Re: [PATCH][2.5] provisional 32-way x445 patches

From: Zwane Mwaikambo (
Date: Mon Jun 02 2003 - 21:44:08 EST

On Mon, 2 Jun 2003, James Cleverdon wrote:

> Back from holiday.
> This kludge doesn't change any IDT behavior, so it is vulnerable to vector
> exhaustion too. It just deals with large systems that have large I/O APICs.
> Since we are indexing irq_vectors by the sum of all available I/O APIC RTEs
> and not checking for overflow, we can get into trouble.

Yeah i get the same with 2.5.70 on a 32way NUMAQ, basically we just keep
going regardless of what NR_IRQS is and then try and write garbage all
over the IDT. There appears to be something wrong with my patch as it gets
ignored each time i send it.

> Some numbers:
> * A 32-way x445 is made up of four 8-way chassis hooked together by
> scalability cables.
> * Each Summit chassis has 2 I/O APICs with 50 RTEs per. The BIOS guys are
> trying to help out by using some hardware to only use one I/O APIC for all
> but the boot chassis.
> * Each RXE100 PCI expansion box contains one or two I/O APICs with 50 RTEs
> each. Every chassis can have one RXE100.
> Even without PCI expansion boxes, 5 * 50 == 250 which is > 224. The kernel
> overflows irq_vectors and dies.
> Since the value stuffed into irq_vectors is 0x31 to 0xF8, it easily fits into
> a byte. As a quick kludge, I changed the type of irq_vectors and quadrupled
> the number. With 896 elements in the array, the system survived and ran.
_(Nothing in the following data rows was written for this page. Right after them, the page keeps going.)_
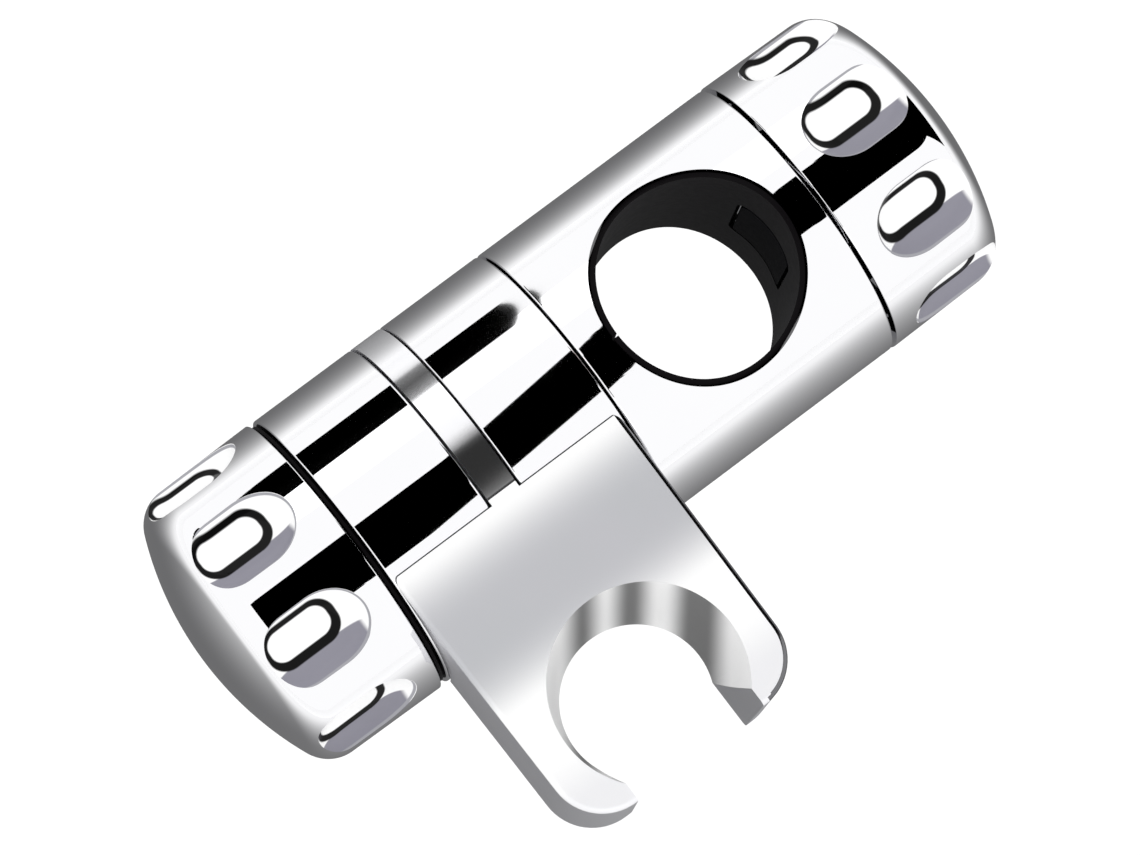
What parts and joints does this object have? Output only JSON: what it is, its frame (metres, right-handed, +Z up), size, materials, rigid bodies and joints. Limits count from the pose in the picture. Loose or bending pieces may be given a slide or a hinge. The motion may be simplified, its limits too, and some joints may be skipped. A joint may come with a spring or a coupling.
{
  "type": "shower rail slider",
  "caption": "Chrome shower rail slider: clamping body with a padded rail bore, tilting arm with an open conical handset cradle, and scooped clamp knobs at both ends.",
  "frame": {"origin": "centre of the rail bore, on the axis of the two knobs", "axes": "+Z up the rail, +X along the barrel towards the rail clamp knob, -Y the way the handset arm points"},
  "size_m": [0.1163, 0.0681, 0.041],
  "materials": {
    "chrome": "polished",
    "satin_chrome": "satin",
    "liner": "smooth black moulded",
    "rubber": "matt",
    "steel": "machined",
    "brass": "machined",
    "nylon": "natural white moulded"
  },
  "bodies": {
    "slider_body": {"body_shell": "chrome", "rail_liner": "liner", "barrel_right": "chrome", "barrel_left": "chrome", "tilt_bolt": "steel", "clamp_insert": "brass", "neck_o_ring": "rubber", "friction_washer_right": "nylon", "friction_washer_left": "nylon", "spring_washer_inner": "steel", "spring_washer_outer": "steel", "tilt_dust_ring": "liner"},
    "arm": {"holder_arm": "satin_chrome", "pivot_bush": "nylon"},
    "tilt_clamp": {"keyed_washer": "steel"},
    "tilt_knob": {"tilt_knob": "chrome", "tilt_nut": "brass", "tilt_knob_retainer": "nylon"},
    "rail_clamp": {"clamp_shoe": "liner", "shoe_pad": "rubber"},
    "rail_knob": {"rail_knob": "chrome", "clamp_screw": "steel", "rail_knob_retainer": "nylon"}
  },
  "joints": [
    {"name": "arm_tilt", "type": "hinge", "parent": "slider_body", "child": "arm", "pos_m": [-0.03605, 0, 0], "axis": [1, 0, 0], "continuous": true},
    {"name": "tilt_clamp_slide", "type": "slide", "parent": "slider_body", "child": "tilt_clamp", "axis": [1, 0, 0], "range_m": [-0.00061, 0.00021]},
    {"name": "tilt_knob_turn", "type": "hinge", "parent": "tilt_clamp", "child": "tilt_knob", "pos_m": [-0.0655, 0, 0], "axis": [1, 0, 0], "range_deg": [-216, 72]},
    {"name": "rail_clamp_slide", "type": "slide", "parent": "slider_body", "child": "rail_clamp", "axis": [-1, 0, 0], "range_m": [-0.00061, 0.00031]},
    {"name": "rail_knob_turn", "type": "hinge", "parent": "rail_clamp", "child": "rail_knob", "pos_m": [0.0289, 0, 0], "axis": [-1, 0, 0], "range_deg": [-172, 86]}
  ],
  "couplings": [
    {"joint": "tilt_clamp_slide", "follows": "tilt_knob_turn", "m_per_rad": 0.00015915},
    {"joint": "rail_clamp_slide", "follows": "rail_knob_turn", "m_per_rad": 0.00019894}
  ]
}
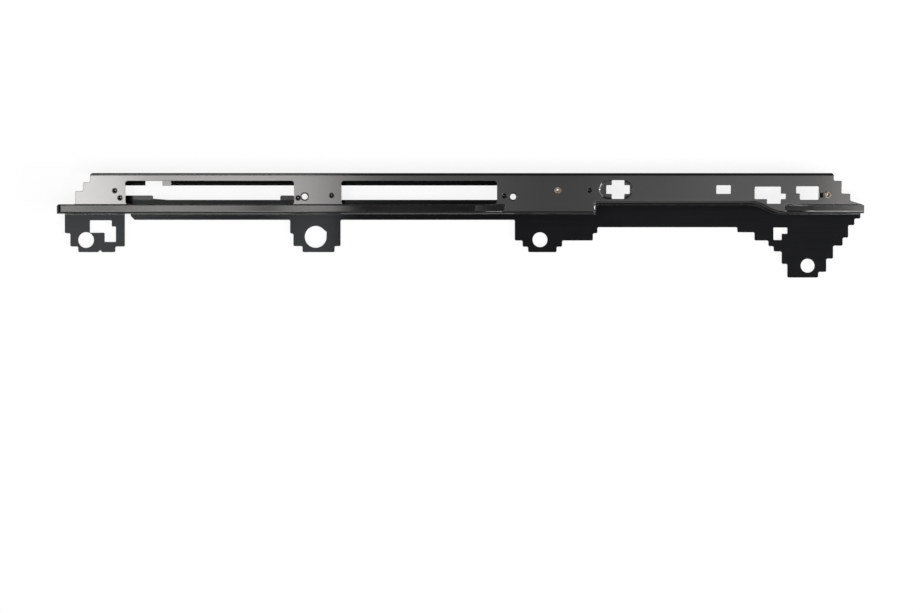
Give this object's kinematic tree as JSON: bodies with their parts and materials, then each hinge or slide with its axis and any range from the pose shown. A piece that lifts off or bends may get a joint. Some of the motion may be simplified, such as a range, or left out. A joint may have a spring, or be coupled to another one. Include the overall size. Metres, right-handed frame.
{
  "type": "fender bracket",
  "caption": "Long pressed steel channel that carries a fender's upper edge, with a stepped web, windows and flat mounting tabs.",
  "frame": {"origin": "middle of the overall box, at the height of the lip's foot", "axes": "+X along the bracket from the end with the narrow tab to the end with the wide tab, +Y from the tabs to the lip, +Z from the tabs' plane up to the web"},
  "size_m": [0.81, 0.1042, 0.0296],
  "materials": {
    "rail_coat": "semi-gloss black coat",
    "strip_coat": "semi-gloss black coat",
    "nut_coat": "satin black coat",
    "yellow_zinc": "yellow zinc plate"
  },
  "bodies": {
    "root": {"rail": "rail_coat", "closing_strip": "strip_coat", "weld_nuts": "nut_coat", "rivet_nuts": "yellow_zinc"}
  },
  "joints": []
}
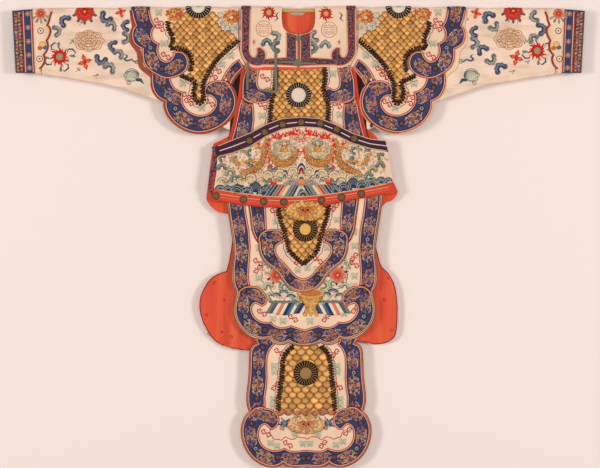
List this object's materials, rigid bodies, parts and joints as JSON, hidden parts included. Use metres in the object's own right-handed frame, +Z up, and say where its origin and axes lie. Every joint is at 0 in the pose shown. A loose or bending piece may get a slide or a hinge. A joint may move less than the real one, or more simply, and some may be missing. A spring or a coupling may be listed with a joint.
{
  "type": "opera armour costume hanging on a rod",
  "caption": "Embroidered stage armour robe with wide sleeves, shoulder guards, padded belt, apron and fish-tail panel, hanging flat on a straight rod",
  "frame": {"origin": "middle of the hanging rod, on its axis", "axes": "+X along the rod to the right of the picture, +Z up, -Y out of the front of the costume towards the viewer"},
  "size_m": [1.802, 0.0636, 1.4547],
  "materials": {
    "cream_silk": "satin silk with a little stitched pattern",
    "indigo_border": "lined satin border, embroidered",
    "purple_brocade": "woven brocade",
    "red_lining": "plain cotton lining",
    "gold_scales": "couched metal thread",
    "dark_side": "plain dark cloth",
    "grey_green_braid": "flat woven braid",
    "pale_mirror": "satin-stitched disc",
    "rod_wood": "varnished round rod"
  },
  "bodies": {
    "root": {"apron": "cream_silk", "apron_border": "indigo_border", "back_body": "red_lining", "back_skirt": "red_lining", "belt": "purple_brocade", "belt_back": "red_lining", "belt_end_strip": "purple_brocade", "belt_hem_band": "red_lining", "belt_mask": "gold_scales", "belt_top_band": "purple_brocade", "chest_border_left": "indigo_border", "chest_border_right": "indigo_border", "chest_mirror": "pale_mirror", "cuff_facing_left": "cream_silk", "cuff_facing_right": "cream_silk", "cuff_inner_band_left": "indigo_border", "cuff_inner_band_right": "indigo_border", "cuff_outer_band_left": "purple_brocade", "cuff_outer_band_right": "purple_brocade", "flap": "cream_silk", "flap_border": "indigo_border", "flap_mirror": "gold_scales", "frog_lower": "grey_green_braid", "frog_upper": "grey_green_braid", "front_body": "cream_silk", "guard_left": "cream_silk", "guard_lower_border_back_left": "indigo_border", "guard_lower_border_back_right": "indigo_border", "guard_lower_border_front_left": "indigo_border", "guard_lower_border_front_right": "indigo_border", "guard_mirror_left": "pale_mirror", "guard_mirror_right": "pale_mirror", "guard_right": "cream_silk", "guard_upper_border_left": "indigo_border", "guard_upper_border_right": "indigo_border", "rod": "rod_wood", "side_gusset_left": "dark_side", "side_gusset_right": "dark_side", "sleeve_left": "cream_silk", "sleeve_right": "cream_silk", "tail": "gold_scales", "tail_border": "indigo_border", "tail_mask": "gold_scales", "tail_mirror": "pale_mirror", "tie_middle": "grey_green_braid", "tie_side": "grey_green_braid", "yoke_back": "cream_silk", "yoke_border_left": "purple_brocade", "yoke_border_right": "purple_brocade", "yoke_left": "cream_silk", "yoke_lining": "red_lining", "yoke_right": "cream_silk"}
  },
  "joints": []
}
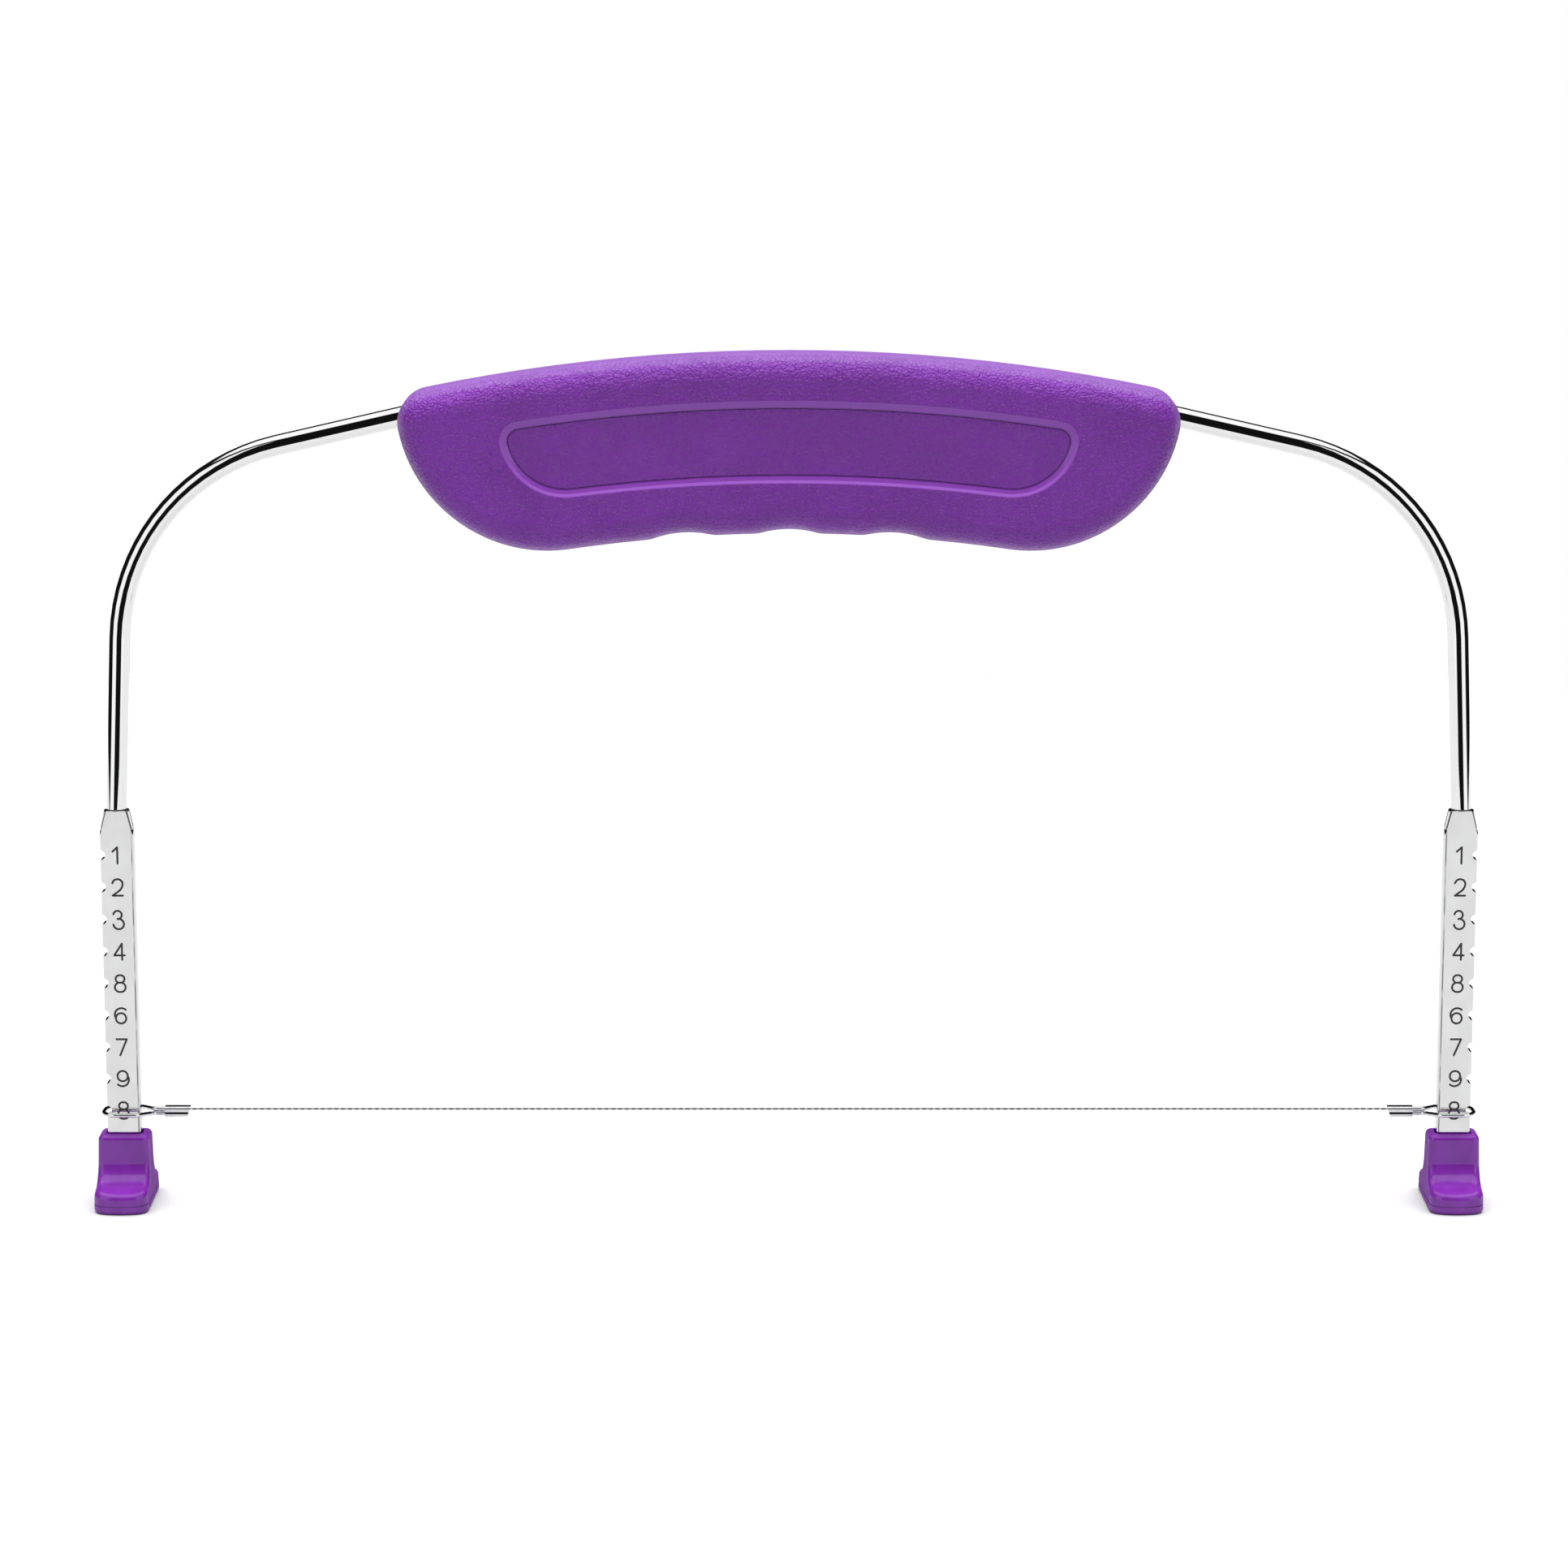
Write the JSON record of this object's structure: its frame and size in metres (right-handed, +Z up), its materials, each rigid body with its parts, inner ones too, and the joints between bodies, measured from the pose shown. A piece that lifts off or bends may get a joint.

Are you implying that the large array stopped your box from booting?

> For a real fix, irq_vectors should be dynamically allocated. But then, I
> should port the dynamic MAX_MP_BUSSES patch from 2.4 to 2.5 anyway....

Hmm dynamic irq_vectors sounds good, we could start off with a static
amount and then dynamically allocate once we start reaching the silly
numbers. Dynamic allocation for all might get interesting at early boot.

This is the patch i use right now to boot 2.5.70 on 32way NUMAQ without
disabling IOAPICs, however i do drop the overflow interrupts.

I also have another patch to just increase NR_IRQS, this was used on the
same 8quad and allowed full functionality of all the devices upto and
including node7

But the static arrays aren't all that nice, do you plan on starting on the
dynamic allocation of NR_IRQS sized arrays sometime soon?